This repository provides a script and recipe to train the ResNet v1.5 models to achieve state-of-the-art accuracy, and is tested and maintained by Habana. Please visit this page for performance information.
For more information about training deep learning models on Gaudi, visit developer.habana.ai.
- Model-References
- Model Overview
- Setup
- Media Loading Acceleration
- Training
- Profile
- Changelog
- Supported Configuration
- Known Issues
ResNeXt is a modified version of the original ResNet v1 model.

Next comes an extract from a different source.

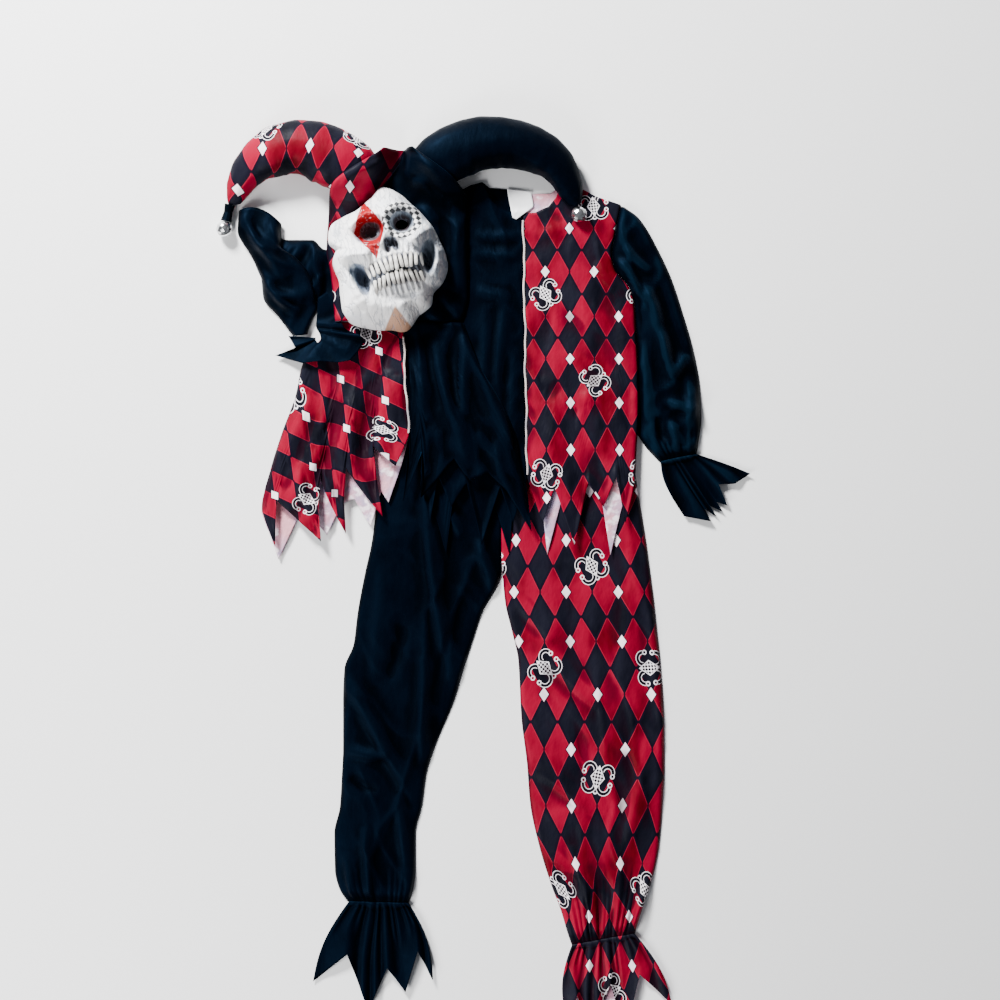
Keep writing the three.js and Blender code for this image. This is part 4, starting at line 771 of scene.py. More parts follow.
class Paint:
    """A new material and short ways to add its nodes."""

    def __init__(self, name):
        self.material = bpy.data.materials.new(name)
        self.material.use_nodes = True
        self.tree = self.material.node_tree
        self.tree.nodes.clear()
        self.place = self.read("ShaderNodeTexCoord", output="Object")

    def node(self, kind, inputs=(), **settings):
        made = self.tree.nodes.new(kind)
        for key, value in settings.items():
            setattr(made, key, value)
        for name, value in dict(inputs).items():
            socket = made.inputs[name]
            if isinstance(value, Value):
                self.tree.links.new(value.socket, socket)
            else:
                socket.default_value = (*value, 1)[:4] if socket.type == "RGBA" else value
        return made

    def read(self, kind, inputs=(), output=0, **settings):
        return Value(self, self.node(kind, inputs, **settings).outputs[output])

    def mix(self, share, under, over, blend="MIX"):
        """The colour under where share is 0, and over where it is 1."""
        inputs = {0: share, 6: under, 7: over}
        return self.read("ShaderNodeMix", inputs, output=2, data_type="RGBA", blend_type=blend)

    def coats(self, color, *layers):
        """Lays colours over one another, each with its own share."""
        for share, tint in layers:
            color = self.mix(share, color, tint)
        return color

    def uv(self, layer):
        return self.read("ShaderNodeUVMap", uv_map=layer)

    def parts(self, vector):
        split = self.node("ShaderNodeSeparateXYZ", {0: vector})
        return Value(self, split.outputs[0]), Value(self, split.outputs[1])

    def ridge(self):
        """1 on the ridges of the folds, 0 in their hollows."""
        return self.parts(self.uv("fold"))[0]

    def stretched(self, scale, turn=0.0, at=None):
        inputs = {"Vector": at or self.place, "Scale": scale, "Rotation": (0, 0, turn)}
        return self.read("ShaderNodeMapping", inputs)

    def noise(self, scale, detail=3.0, rough=0.5, at=None):
        inputs = {"Vector": at or self.place, "Scale": scale, "Detail": detail, "Roughness": rough}
        return self.read("ShaderNodeTexNoise", inputs)

    def bump(self, height, strength, distance, under=None):
        inputs = {"Height": height, "Strength": strength, "Distance": distance}
        return self.read("ShaderNodeBump", {**inputs, "Normal": under} if under else inputs)

    def knit(self, scale, strength, distance):
        """Fine knitted ribs with rows of stitches across them."""
        inputs = {"Vector": self.place, "Scale": scale, "Distortion": 1.2, "Detail": 1.0, "Detail Scale": 3.0}
        along = self.read("ShaderNodeTexWave", inputs, output=1, bands_direction="X")
        inputs = {"Vector": self.place, "Scale": scale * 1.3, "Distortion": 0.8, "Detail": 1.0}
        across = self.read("ShaderNodeTexWave", inputs, output=1, bands_direction="Y")
        return self.bump(along * 0.7 + across * 0.3, strength, distance)

    def finish(self, color, roughness, normal=None, **more):
        inputs = {"Base Color": color, "Roughness": roughness}
        inputs.update({key.replace("_", " "): value for key, value in more.items()})
        shader = self.read("ShaderNodeBsdfPrincipled", {**inputs, "Normal": normal} if normal else inputs)
        self.node("ShaderNodeOutputMaterial", {0: shader})
        return self.material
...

This implementation defines ResNeXt101, which features 101 layers.
Originally, scripts were taken from Tensorflow Github, tag v1.13.0
Files used:
- imagenet_main.py
- imagenet_preprocessing.py
- resnet_model.py
- resnet_run_loop.py
All of above files were converted to TF2 by using tf_upgrade_v2 tool. Additionally, some other changes were committed for specific files.
The following are the changes specific to Gaudi that were made to the original scripts:
- Added Habana Gaudi support
- Added Horovod support for multinode
- Added mini_imagenet support
- Changed the signature of input_fn with new parameters added, and num_parallel_batches removed
- Changed parallel dataset deserialization to use dataset.interleave instead of dataset.apply
- Added Resnext support
- Added parameter to ImagenetModel::init for selecting between resnet and resnext
- Redefined learning_rate_fn to use warmup_epochs and use_cosine_lr from params
- Added flags to specify the weight_decay and momentum
- Added flag to enable horovod support
- Added calls to tf.compat.v1.disable_eager_execution() and tf.compat.v1.enable_resource_variables() in main code section
- Added flag to specify maximum number of cpus to be used
- Changed the image decode, crop and flip function to take a seed to propagate to tf.image.sample_distorted_bounding_box
- Changed the use of tf.expand_dims to tf.broadcast_to for better performance
- Added tf.bfloat16 to CASTABLE_TYPES
- Changed calls to tf. to tf.compat.v1. for backward compatibility when running training scripts on TensorFlow v2
- Deleted the call to pad the input along the spatial dimensions independently of input size for stride greater than 1
- Added functionality for strided 2-D convolution with groups and explicit padding
- Added functionality for a single block for ResNext, with a bottleneck
- Added Resnext support
- Changes for enabling Horovod, e.g. data sharding in multi-node, usage of Horovod's TF DistributedOptimizer, etc.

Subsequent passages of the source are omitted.